Last week, the NTA told the Supreme Court that grace marks given to 1,563 candidates in the NEET-UG exam would be scrapped and the candidates had the option of taking the exam again on June 23. The results of the re-test will be declared before June 30, the top court was told.

If any of these candidates chose to not take the re-test, their earlier score would be reinstated without the extra marks.

The NEET (UG) examination was conducted by the NTA on May 5 at 4750 centres in 571 cities (including 14 cities abroad) for more than 24 lakh candidates. Results for the medical entrance examination were declared on June 4. Allegations of an exam paper leak soon surfaced. As many as 67 students got a perfect score of 720/720. Grace marks were given to several students allegedly to compensate for loss of time at the exam centre.

Many student organisations have protested over the alleged NEET irregularities, including wrong question papers being distributed, Optical Mark Recognition (OMR) sheets being torn, or delays in the distribution of the sheets.
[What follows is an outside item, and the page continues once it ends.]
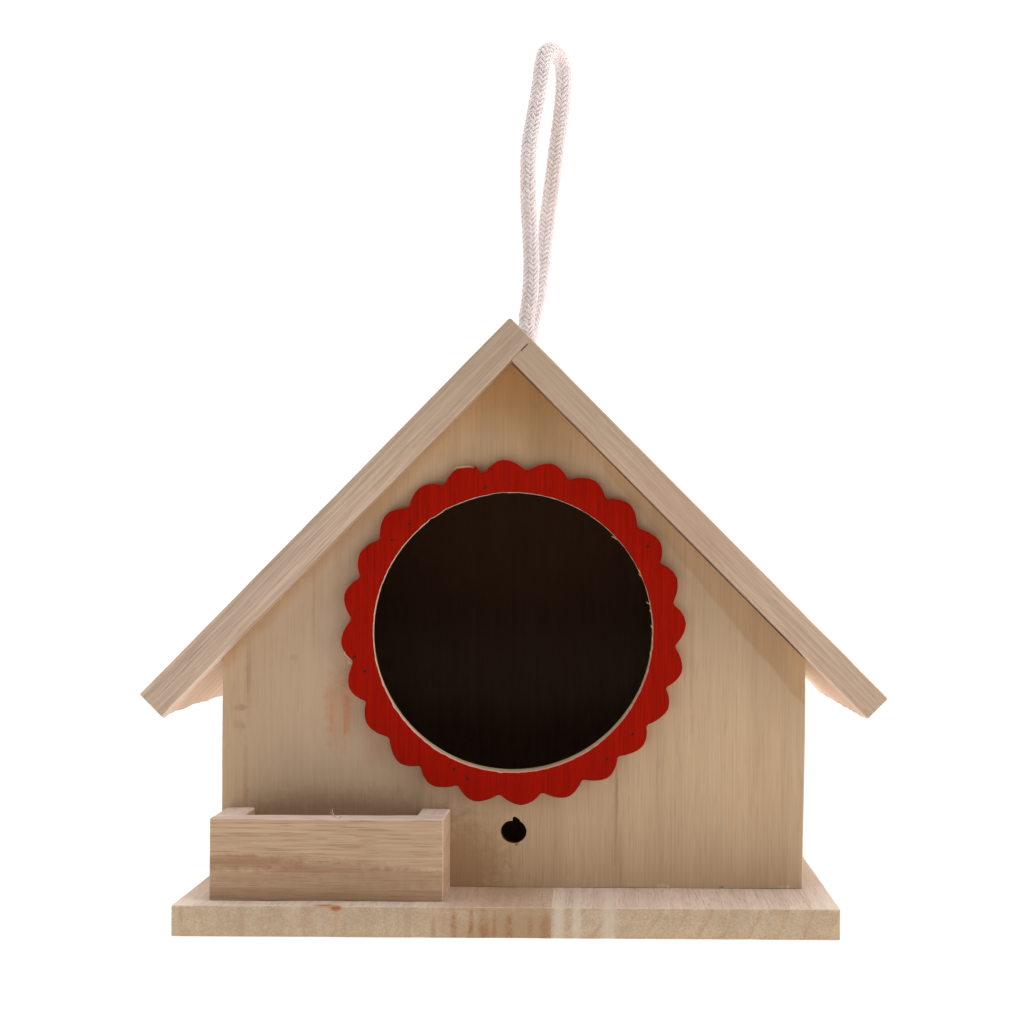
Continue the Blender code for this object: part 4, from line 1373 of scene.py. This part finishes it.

In NEET, students have to answer 180 questions, (MCQ type), totalling 720 marks. For every right answer, the student will score four marks, with one mark deducted for a wrong answer. Hence, only certain marks can be scored by candidates. It was the grace marks that caused confusion, the NTA admitted.

However, this is not the only charge or case in court against NEET 2024. This year there had been multiple charges besides the allegations of paper leak including slow distribution of question papers; providing wrong question paper; wrong OMR sheets; and technical delays.
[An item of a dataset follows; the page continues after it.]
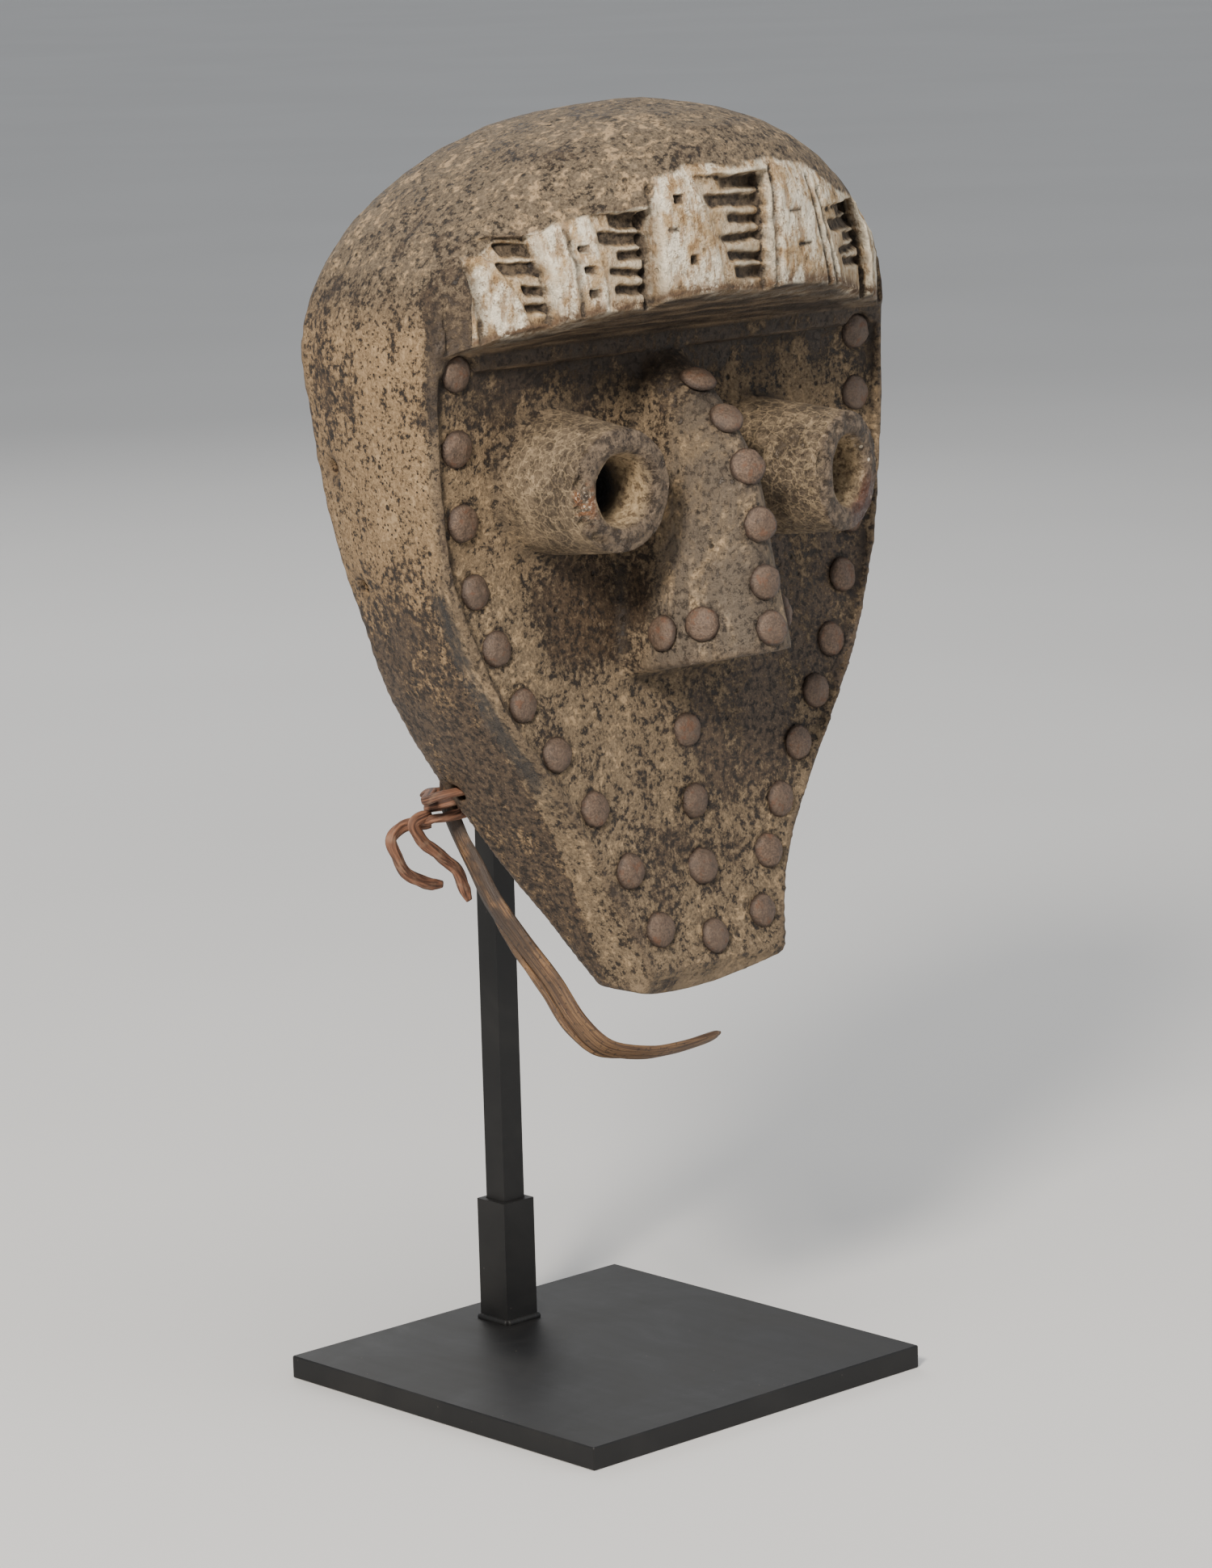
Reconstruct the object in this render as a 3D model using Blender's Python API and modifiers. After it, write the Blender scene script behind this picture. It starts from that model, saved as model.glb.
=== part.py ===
"""A carved wooden mask with tube eyes and a notched brow visor, on its black steel display stand.

Metres, +Z up. The mask looks along -Y. The origin is the middle of the base plate's underside.
"""

import math

import bmesh
import bpy
import numpy as np
from mathutils import Matrix, Vector
from mathutils.bvhtree import BVHTree

# Mask: overall size and place
MASK_HEIGHT = 0.254
MASK_WIDTH = 0.176
MASK_DEPTH = 0.098
CHIN_HEIGHT = 0.121
RIM_Y = 0.020

# Mask: walls and carving
FLANK_WALL = 0.012
FACE_WALL = 0.013
CROWN_WALL = 0.014
CHIN_WALL = 0.017
FLANK_BULGE = 0.004
BORDER_LIP = 0.0018
BORDER_STEP = 0.0020
VISOR_SLOPE = math.radians(21)
CHIN_BEVEL = 0.011
NOSE_WIDTH = 0.044
NOSE_FULLNESS = 1.75
NOSE_UNDERCUT = 0.22
NOSTRIL_BORE = 0.005

# Mask: eye tubes
EYE_SPACING = 0.0876
EYE_REACH = 0.0310
EYE_END_RADIUS = 0.0170
EYE_ROOT_RADIUS = 0.0212
EYE_SPLAY_LEFT = math.radians(1)
EYE_SPLAY_RIGHT = math.radians(17)
EYE_BORE = 0.0150
EYE_MOUTH = 0.0265
EYE_MOUTH_DEPTH = 0.011
EYE_HEIGHT_OFFSET = 0.0020

# Mask: visor ladders, each with its left and right edge, its height and its number of cuts
LADDER_CUT = 0.0048
LADDER_CUT_LEFT = 0.0012
RUNG_HEIGHT = 0.0028
RUNG_CUT = 0.0022

# Holes for lashing
LASHING_BORE = 0.0052
LASHING_FROM_RIM = 0.010
TIE_HOLE_FROM_RIM = 0.005

# Tacks
TACK_HEAD = 0.0106
TACK_DOME = 0.0026
TACK_SHANK = 0.0022
TACK_LENGTH = 0.0070
TACK_SINK = 0.0004
TACK_FROM_BORDER = 0.0095
TACK_TURN = math.radians(23)

# Stand
PLATE_SIDE = 0.131
PLATE_THICK = 0.0068
PLATE_BEVEL = 0.0004
POST_SIDE = 0.008
POST_X = 0.004
POST_Y = 0.0465
POST_ABOVE_ARM = 0.016
SLEEVE_SIDE = 0.0120
SLEEVE_HEIGHT = 0.0372
ARM_DIAMETER = 0.0060
PAD_THICK = 0.0030
CROWN_PAD = 0.0140
CHIN_PAD = 0.0120
UPPER_ARM_DROP = 0.053
LOWER_ARM_HEIGHT = 0.176

# Rattan hoop and its fibre tie
HOOP_WIDTH = 0.0090
HOOP_TIED_WIDTH = 0.0062
HOOP_THICK = 0.0032
TIE_DIAMETER = 0.0030

# Clearance between two pieces
GAP = 0.0003

HALF = MASK_WIDTH / 2


def smooth_line(*points):
    """A smooth function through (place, value) points, with each slope read off its neighbours."""
    places = np.array([point[0] for point in points], float)
    values = np.array([point[1] for point in points], float)
    slopes = np.gradient(values, places)

    def value(place):
        place = min(max(place, places[0]), places[-1])
        i = min(int(np.searchsorted(places, place, side="right")), len(places) - 1)
        step = places[i] - places[i - 1]
        t = (place - places[i - 1]) / step
        start, end = values[i - 1], values[i]
        bend = (2 * t**3 - 3 * t**2 + 1) * start + (3 * t**2 - 2 * t**3) * end
        tangent = (t**3 - 2 * t**2 + t) * slopes[i - 1] + (t**3 - t**2) * slopes[i]
        return float(bend + tangent * step)

    return value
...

Post evaluation, there have been complaints about the unusually high number of students (67) who hit the perfect score, 720/720, and about students who scored “statistically impossible” marks, while some cases of cheating by proxy were also unearthed. Other cases pertaining to the question paper leak are still to be heard by the Supreme Court.

In the past, the exam has been dogged by charges of poor organisation and inadequate planning, besides inconsiderate rules on what candidates are allowed to wear to the exam hall. All these charges sparked protests from students and political parties across the country. Political parties called for a fair investigation of the charges and called on the government to conduct a fresh NEET exam. Students had the same demand, to re-conduct the test, on the grounds that the question paper leak had facilitated some students scoring full marks, or, giving them an unfair advantage. Experts and students pointed to how the very idea of starting NEET as a common entrance exam to regulate medical admissions in the country and ensure quality-control of the process would be defeated in the light of all the reported violations.
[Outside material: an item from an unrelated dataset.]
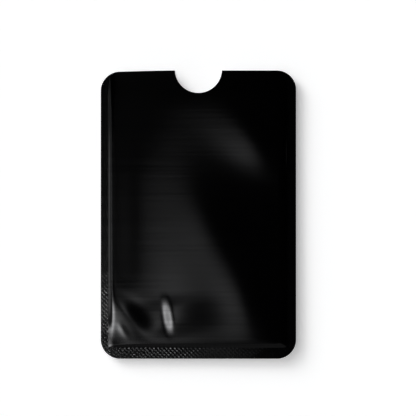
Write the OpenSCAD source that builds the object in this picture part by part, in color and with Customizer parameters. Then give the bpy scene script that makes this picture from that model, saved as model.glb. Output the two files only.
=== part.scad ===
// Card sleeve of laminated film, open at one end: two laminated walls sealed to each other
// along both sides and the bottom, with a thumb notch punched through both walls at the mouth.
// The sleeve lies on its back. X runs across it, Y along it towards the mouth, Z up.
// Its lowest face is at z = 0 and its outline is centred on the Z axis.

/* [Card] */
// Width of the card that the sleeve holds
card_w = 53.98; // [50:0.01:60]
// Length of the card
card_l = 85.6; // [80:0.1:95]
// Thickness of the card
card_t = 0.76; // [0.3:0.01:1.2]

/* [Fit] */
// Gap between the card and each side seal
side_gap = 0.96; // [0.5:0.01:2]
// How much further the pocket reaches than the card
mouth_gap = 0.9; // [0:0.1:5]
// Gap between the card's face and each wall where the card's edge lies
face_gap = 0.07; // [0.02:0.01:0.3]

/* [Seals] */
// Width of the left side seal
left_seal_w = 2.3; // [1.5:0.1:4]
// Width of the right side seal
right_seal_w = 2.8; // [1.5:0.1:4]
// Height of the bottom seal
bottom_seal_h = 3.5; // [2:0.1:6]

/* [Outline] */
// Radius of the punched corners
corner_r = 6; // [3:0.5:9]
// Radius of the thumb notch
notch_r = 7.35; // [5:0.05:10]
// How far the notch's centre lies outside the mouth
notch_out = 0.35; // [0:0.05:2]

/* [Laminate] */
// Thickness of the black outer film
film_t = 0.05; // [0.03:0.01:0.1]
// Thickness of the aluminium foil
foil_t = 0.03; // [0.02:0.01:0.06]
// Thickness of the heat-sealing liner
liner_t = 0.07; // [0.04:0.01:0.12]

/* [Pouch] */
// How far the front wall bows outwards between the card's edges
front_bow = 0.75; // [0.3:0.05:1.2]
// Length over which the front wall rises from the bottom seal
front_close_l = 32; // [15:1:45]
// How far the back wall bows outwards between the card's edges
back_bow = 1.35; // [0.5:0.05:1.6]
// Length over which the back wall comes down from the bottom seal
back_close_l = 25; // [15:1:45]
// Width of the strip of back wall that lies flat
rest_w = 22; // [14:1:34]

/* [Hidden] */
$fn = 96;

// Each bowed wall is made of flat strips about this wide, both ways
strip_w = 3;

wall_t = film_t + foil_t + liner_t;
// Beside each seal both walls step outwards by this much, to clear the card's edge
step_h = card_t / 2 + face_gap;
// Height of the seal plane, where the two liners meet, above the surface that the sleeve lies on
seal_z = step_h + back_bow + wall_t;
// Height that takes in the whole sleeve, above and below the seal plane
tall = 2 * (seal_z + step_h + front_bow);

pocket_w = card_w + 2 * side_gap;
pocket_l = card_l + mouth_gap;
sleeve_w = pocket_w + left_seal_w + right_seal_w;
sleeve_l = pocket_l + bottom_seal_h;
pocket_left = left_seal_w - sleeve_w / 2;
pocket_right = sleeve_w / 2 - right_seal_w;
pocket_x = (pocket_left + pocket_right) / 2;
pocket_bottom = bottom_seal_h - sleeve_l / 2;
mouth_y = sleeve_l / 2;

// Shapes that are cut to the outline start this wide and long
blank_w = 2 * sleeve_w;
blank_l = 2 * sleeve_l;
// Such a shape reaches this far past the seal plane
under = 1;

// How far the centre of an arc lies behind its ends, when they are "run" from its middle
// and the arc has risen by "rise" at "still" from its middle
function arc_depth(run, still, rise) = (run^2 - still^2 - rise^2) / (2 * rise);

// Corners of that arc, from one end to the other
function arc(run, still, rise) =
    let (depth = arc_depth(run, still, rise))
    let (radius = norm([run, depth]))
    let (sweep = atan2(run, depth))
    let (strips = 2 * ceil(run / strip_w) + 1)
    [
        for (i = [0:strips])
        let (angle = sweep * (2 * i / strips - 1))
        [radius * sin(angle), radius * cos(angle) - depth]
    ];

// Inner face of a wall in section: flat on the seal, a step beside it, an arc that bows by "rise"
// and reaches that at "still" from the middle, and the same again on the other side
function section(run, still, rise) =
    let (far = 2 * run)
    let (bow = arc(run - side_gap, still, rise))
    concat(
        [[-far, 0], [-run, 0]],
        [for (corner = bow) corner + [0, step_h]],
        [[run, 0], [far, 0]]
    );

// Direction straight out of the line from a to b
function outwards(a, b) = [a.y - b.y, b.x - a.x] / norm(b - a);

// Those corners moved "t" outwards, so that layers made this way keep their thickness
function moved(corners, t) =
    let (last = len(corners) - 1)
    [
        for (i = [0:last])
        let (before = outwards(corners[max(i - 1, 0)], corners[max(i, 1)]))
        let (after = outwards(corners[min(i, last - 1)], corners[min(i + 1, last)]))
        corners[i] + t * (before + after) / (1 + before * after)
    ];

// Everything under a section, down to a little below the seal plane
module under_section(corners, t) {
    line = moved(corners, t);
    polygon(concat(line, [[line[len(line) - 1].x, -under], [line[0].x, -under]]));
}

// Everything under a wall's face "t" outside its inner face, where the wall bows across from side
// seal to side seal and along from the bottom seal to the mouth, where it is level
module under_wall(still, close_l, rise, t) {
    intersection() {
        translate([pocket_x, 0, 0])
            rotate([90, 0, 0])
                linear_extrude(height = blank_l, center = true)
                    under_section(section(pocket_w / 2, still, rise), t);
        translate([0, mouth_y, 0])
            rotate([90, 0, 90])
                linear_extrude(height = blank_w, center = true)
                    under_section(section(pocket_l, pocket_l - close_l, rise), t);
    }
}

module under_front(t) {
    under_wall(0, front_close_l, front_bow, t);
}

// The back wall lies flat where it meets the surface below it
module under_back(t) {
    intersection() {
        under_wall(rest_w / 2, back_close_l, back_bow, t);
        translate([-blank_w / 2, -blank_l / 2, -under])
            cube([blank_w, blank_l, under + step_h + back_bow + t]);
    }
}

// The punched outline, with rounded corners and the thumb notch
module outline() {
    difference() {
        union() {
            square([sleeve_w - 2 * corner_r, sleeve_l], center = true);
            square([sleeve_w, sleeve_l - 2 * corner_r], center = true);
            for (x = [-1, 1], y = [-1, 1])
                translate([x * (sleeve_w / 2 - corner_r), y * (sleeve_l / 2 - corner_r)])
                    circle(r = corner_r);
        }
        translate([0, mouth_y + notch_out])
            circle(r = notch_r);
    }
}

// Trims what it is given to the punched outline
module punched() {
    intersection() {
        children();
        linear_extrude(height = tall, center = true)
            outline();
    }
}

// The pocket between the seals, as a block through both walls and out past the mouth
module pocket() {
    translate([pocket_left, pocket_bottom, -tall / 2])
        cube([pocket_w, 2 * pocket_l, tall]);
}

// One layer of the front wall, between two distances from its inner face
module front_layer(from, to) {
    translate([0, 0, seal_z])
        punched()
            difference() {
                under_front(to);
                under_front(from);
            }
}

// One layer of the back wall, between two distances from its inner face
module back_layer(from, to) {
    translate([0, 0, seal_z])
        mirror([0, 0, 1])
            punched()
                difference() {
                    under_back(to);
                    under_back(from);
                }
}

// Stretch of seal as thick as both liners, from x0 to x1 and from y0 to y1
module seal(x0, x1, y0, y1) {
    translate([0, 0, seal_z])
        punched()
            translate([x0, y0, -liner_t])
                cube([x1 - x0, y1 - y0, 2 * liner_t]);
}

module front_film() {
    color("#101012")
        front_layer(liner_t + foil_t, wall_t);
}

module front_foil() {
    color("silver")
        front_layer(liner_t, liner_t + foil_t);
}

module front_liner() {
    color("gainsboro")
        intersection() {
            front_layer(0, liner_t);
            translate([0, 0, seal_z]) pocket();
        }
}

module back_film() {
    color("#101012")
        back_layer(liner_t + foil_t, wall_t);
}

module back_foil() {
    color("silver")
        back_layer(liner_t, liner_t + foil_t);
}

module back_liner() {
    color("gainsboro")
        intersection() {
            back_layer(0, liner_t);
            translate([0, 0, seal_z]) pocket();
        }
}

module left_seal() {
    color("darkgray")
        seal(-sleeve_w / 2, pocket_left, pocket_bottom, mouth_y);
}

module right_seal() {
    color("darkgray")
        seal(pocket_right, sleeve_w / 2, pocket_bottom, mouth_y);
}

module bottom_seal() {
    color("darkgray")
        seal(-sleeve_w / 2, sleeve_w / 2, -sleeve_l / 2, pocket_bottom);
}

front_film();
front_foil();
front_liner();
back_film();
back_foil();
back_liner();
left_seal();
right_seal();
bottom_seal();
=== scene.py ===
# %% [markdown]
# A sleeve for one card, made of black laminated film. Two walls are sealed to each other along both
# sides and the bottom, and a thumb notch is punched through them at the open mouth. Each wall is a black
# film, a foil and a heat-sealing liner, and where the liners meet they are melted into one strip. The
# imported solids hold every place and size, so they are loaded first and the dress is worked out from them.

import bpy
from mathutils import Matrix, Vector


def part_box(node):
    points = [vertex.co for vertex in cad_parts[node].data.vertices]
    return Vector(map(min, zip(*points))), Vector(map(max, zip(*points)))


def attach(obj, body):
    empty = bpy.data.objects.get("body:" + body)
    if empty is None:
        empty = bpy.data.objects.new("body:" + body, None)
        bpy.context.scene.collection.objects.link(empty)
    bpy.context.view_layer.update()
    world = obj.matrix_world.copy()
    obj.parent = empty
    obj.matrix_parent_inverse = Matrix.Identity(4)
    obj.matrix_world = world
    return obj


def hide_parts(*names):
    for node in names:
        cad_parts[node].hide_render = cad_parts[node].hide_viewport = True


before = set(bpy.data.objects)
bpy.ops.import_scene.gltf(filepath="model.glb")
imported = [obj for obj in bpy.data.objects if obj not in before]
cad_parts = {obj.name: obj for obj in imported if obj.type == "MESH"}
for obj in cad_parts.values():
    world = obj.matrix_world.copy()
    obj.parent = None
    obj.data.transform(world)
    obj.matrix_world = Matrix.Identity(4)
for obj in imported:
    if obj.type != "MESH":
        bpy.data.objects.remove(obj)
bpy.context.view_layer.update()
print("pieces in the frame:", sorted(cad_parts))

# %% [markdown]
# A sheet of film is thinner than a hair, so this lesson works in millimetres and turns them into metres
# only when a mesh is made. The width of each seal, the pocket and the thickness of each layer could be
# typed in again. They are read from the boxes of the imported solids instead, so that the dress still fits
# when a size changes.

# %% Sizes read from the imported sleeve
import math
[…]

Following the widespread complaints, the NTA appointed a four-member committee to go into the allegations which found that the compensatory marks awarded to the 1,563 students, resulted in a “skewed situation” and recommended re-test for these 1,563 candidates. The suggestion was accepted by the Supreme Court.

NTA officials attributed an ‘easy paper’ to the unusual number of full scores this year. But students and education experts have already expressed dissatisfaction with the cancellation of the exam only for a few students. Arguing that if the exam can be cancelled for 1,500 students, then that is an admission of error and therefore, they claim that the logical thing would be to cancel the May 5 exam for all candidates and conduct a re-test. It indicates a failure of the system and loss of faith, students complained on social media.

Instead of rendering the pitch even, as a measure of ensuring the quality of candidates entering the medical profession, the way NEET is being conducted has created several additional layers of privilege. For an exam of its size and scale, where over 23 lakh students take the test in about 4,500 centres across the country, in multiple languages, small issues may crop up.

However, the test has been around for nearly a decade, and the experts said it was reasonable to assume that its teething troubles were over. Preventing fraud and application of mind (on the part of the invigilators to give extra time to students who did not have adequate time) should be eminently possible, certainly by the government agencies, the experts said.